_Problem to solve_: Return the material below in full and exactly.
-- START --
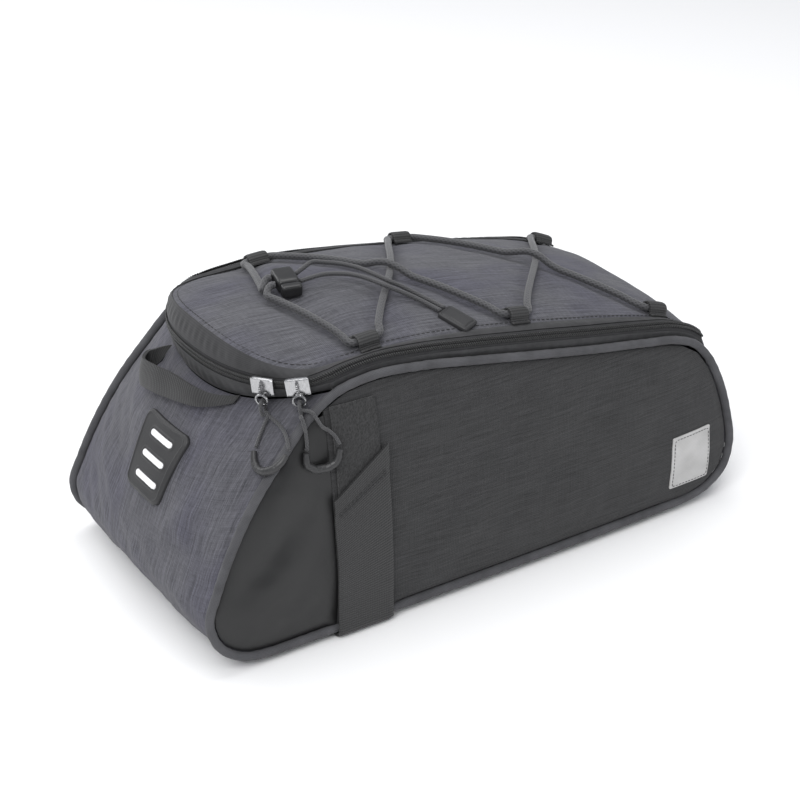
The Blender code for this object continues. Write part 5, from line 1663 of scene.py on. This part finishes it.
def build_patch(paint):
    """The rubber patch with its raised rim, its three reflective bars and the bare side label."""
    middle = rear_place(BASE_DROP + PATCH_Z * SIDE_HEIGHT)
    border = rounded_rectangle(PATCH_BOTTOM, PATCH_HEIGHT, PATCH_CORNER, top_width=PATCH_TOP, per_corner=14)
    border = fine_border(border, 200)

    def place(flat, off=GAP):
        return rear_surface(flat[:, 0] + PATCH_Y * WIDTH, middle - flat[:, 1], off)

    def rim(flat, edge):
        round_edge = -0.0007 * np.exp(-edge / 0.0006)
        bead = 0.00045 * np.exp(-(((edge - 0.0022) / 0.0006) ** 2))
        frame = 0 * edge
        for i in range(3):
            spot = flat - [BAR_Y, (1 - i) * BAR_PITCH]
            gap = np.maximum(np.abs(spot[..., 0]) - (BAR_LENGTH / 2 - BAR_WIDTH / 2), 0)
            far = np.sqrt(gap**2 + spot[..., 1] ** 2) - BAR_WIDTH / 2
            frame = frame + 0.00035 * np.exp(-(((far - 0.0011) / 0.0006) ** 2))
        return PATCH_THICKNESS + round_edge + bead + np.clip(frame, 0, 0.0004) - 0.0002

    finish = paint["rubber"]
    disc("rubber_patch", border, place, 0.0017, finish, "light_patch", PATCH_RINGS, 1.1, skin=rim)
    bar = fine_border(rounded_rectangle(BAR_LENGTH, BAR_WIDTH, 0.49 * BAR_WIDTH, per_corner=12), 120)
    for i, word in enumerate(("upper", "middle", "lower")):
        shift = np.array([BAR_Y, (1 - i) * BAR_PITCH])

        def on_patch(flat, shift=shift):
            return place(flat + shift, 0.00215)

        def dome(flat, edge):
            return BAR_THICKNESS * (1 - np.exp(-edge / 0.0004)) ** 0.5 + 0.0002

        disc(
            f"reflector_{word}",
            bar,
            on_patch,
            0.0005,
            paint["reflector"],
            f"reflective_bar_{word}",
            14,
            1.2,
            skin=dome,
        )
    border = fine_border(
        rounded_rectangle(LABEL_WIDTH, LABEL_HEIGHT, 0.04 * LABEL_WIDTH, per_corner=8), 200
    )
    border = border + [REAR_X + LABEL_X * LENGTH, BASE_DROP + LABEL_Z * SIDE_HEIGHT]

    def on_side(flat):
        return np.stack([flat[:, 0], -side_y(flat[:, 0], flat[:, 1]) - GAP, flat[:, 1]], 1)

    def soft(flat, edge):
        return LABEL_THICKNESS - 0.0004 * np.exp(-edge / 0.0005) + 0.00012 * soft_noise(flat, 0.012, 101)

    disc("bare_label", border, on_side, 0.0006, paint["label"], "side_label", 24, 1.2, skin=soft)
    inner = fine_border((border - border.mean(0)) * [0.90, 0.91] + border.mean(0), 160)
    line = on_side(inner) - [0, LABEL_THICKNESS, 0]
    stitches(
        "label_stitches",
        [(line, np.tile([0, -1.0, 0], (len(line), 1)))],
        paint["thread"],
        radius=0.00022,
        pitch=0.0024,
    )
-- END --
_Solution to this exercise_:
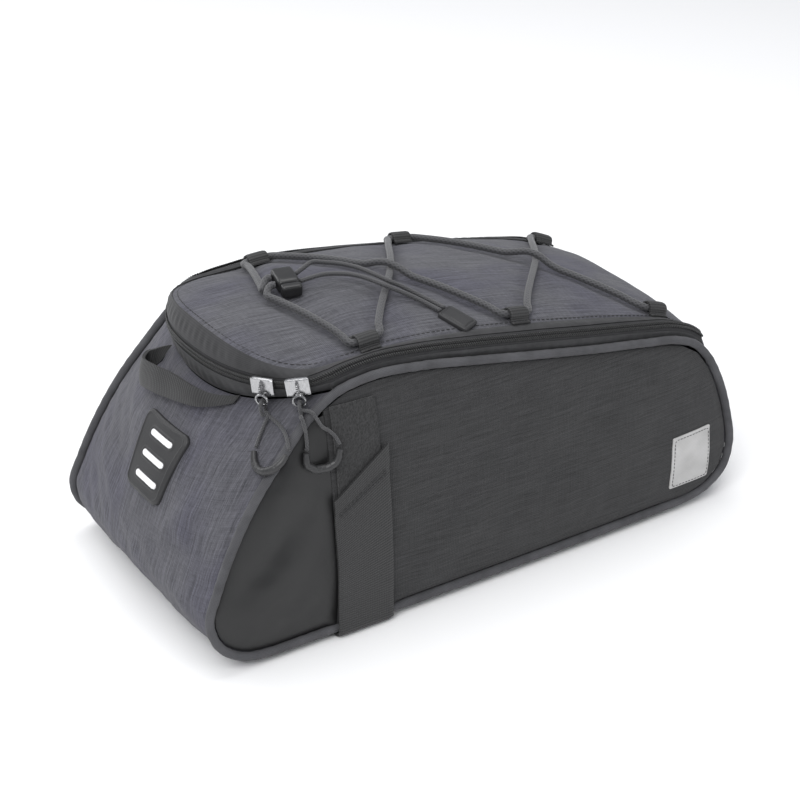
The Blender code for this object continues. Write part 5, from line 1663 of scene.py on. This part finishes it.
def build_patch(paint):
    """The rubber patch with its raised rim, its three reflective bars and the bare side label."""
    middle = rear_place(BASE_DROP + PATCH_Z * SIDE_HEIGHT)
    border = rounded_rectangle(PATCH_BOTTOM, PATCH_HEIGHT, PATCH_CORNER, top_width=PATCH_TOP, per_corner=14)
    border = fine_border(border, 200)

    def place(flat, off=GAP):
        return rear_surface(flat[:, 0] + PATCH_Y * WIDTH, middle - flat[:, 1], off)

    def rim(flat, edge):
        round_edge = -0.0007 * np.exp(-edge / 0.0006)
        bead = 0.00045 * np.exp(-(((edge - 0.0022) / 0.0006) ** 2))
        frame = 0 * edge
        for i in range(3):
            spot = flat - [BAR_Y, (1 - i) * BAR_PITCH]
            gap = np.maximum(np.abs(spot[..., 0]) - (BAR_LENGTH / 2 - BAR_WIDTH / 2), 0)
            far = np.sqrt(gap**2 + spot[..., 1] ** 2) - BAR_WIDTH / 2
            frame = frame + 0.00035 * np.exp(-(((far - 0.0011) / 0.0006) ** 2))
        return PATCH_THICKNESS + round_edge + bead + np.clip(frame, 0, 0.0004) - 0.0002

    finish = paint["rubber"]
    disc("rubber_patch", border, place, 0.0017, finish, "light_patch", PATCH_RINGS, 1.1, skin=rim)
    bar = fine_border(rounded_rectangle(BAR_LENGTH, BAR_WIDTH, 0.49 * BAR_WIDTH, per_corner=12), 120)
    for i, word in enumerate(("upper", "middle", "lower")):
        shift = np.array([BAR_Y, (1 - i) * BAR_PITCH])

        def on_patch(flat, shift=shift):
            return place(flat + shift, 0.00215)

        def dome(flat, edge):
            return BAR_THICKNESS * (1 - np.exp(-edge / 0.0004)) ** 0.5 + 0.0002

        disc(
            f"reflector_{word}",
            bar,
            on_patch,
            0.0005,
            paint["reflector"],
            f"reflective_bar_{word}",
            14,
            1.2,
            skin=dome,
        )
    border = fine_border(
        rounded_rectangle(LABEL_WIDTH, LABEL_HEIGHT, 0.04 * LABEL_WIDTH, per_corner=8), 200
    )
    border = border + [REAR_X + LABEL_X * LENGTH, BASE_DROP + LABEL_Z * SIDE_HEIGHT]

    def on_side(flat):
        return np.stack([flat[:, 0], -side_y(flat[:, 0], flat[:, 1]) - GAP, flat[:, 1]], 1)

    def soft(flat, edge):
        return LABEL_THICKNESS - 0.0004 * np.exp(-edge / 0.0005) + 0.00012 * soft_noise(flat, 0.012, 101)

    disc("bare_label", border, on_side, 0.0006, paint["label"], "side_label", 24, 1.2, skin=soft)
    inner = fine_border((border - border.mean(0)) * [0.90, 0.91] + border.mean(0), 160)
    line = on_side(inner) - [0, LABEL_THICKNESS, 0]
    stitches(
        "label_stitches",
        [(line, np.tile([0, -1.0, 0], (len(line), 1)))],
        paint["thread"],
        radius=0.00022,
        pitch=0.0024,
    )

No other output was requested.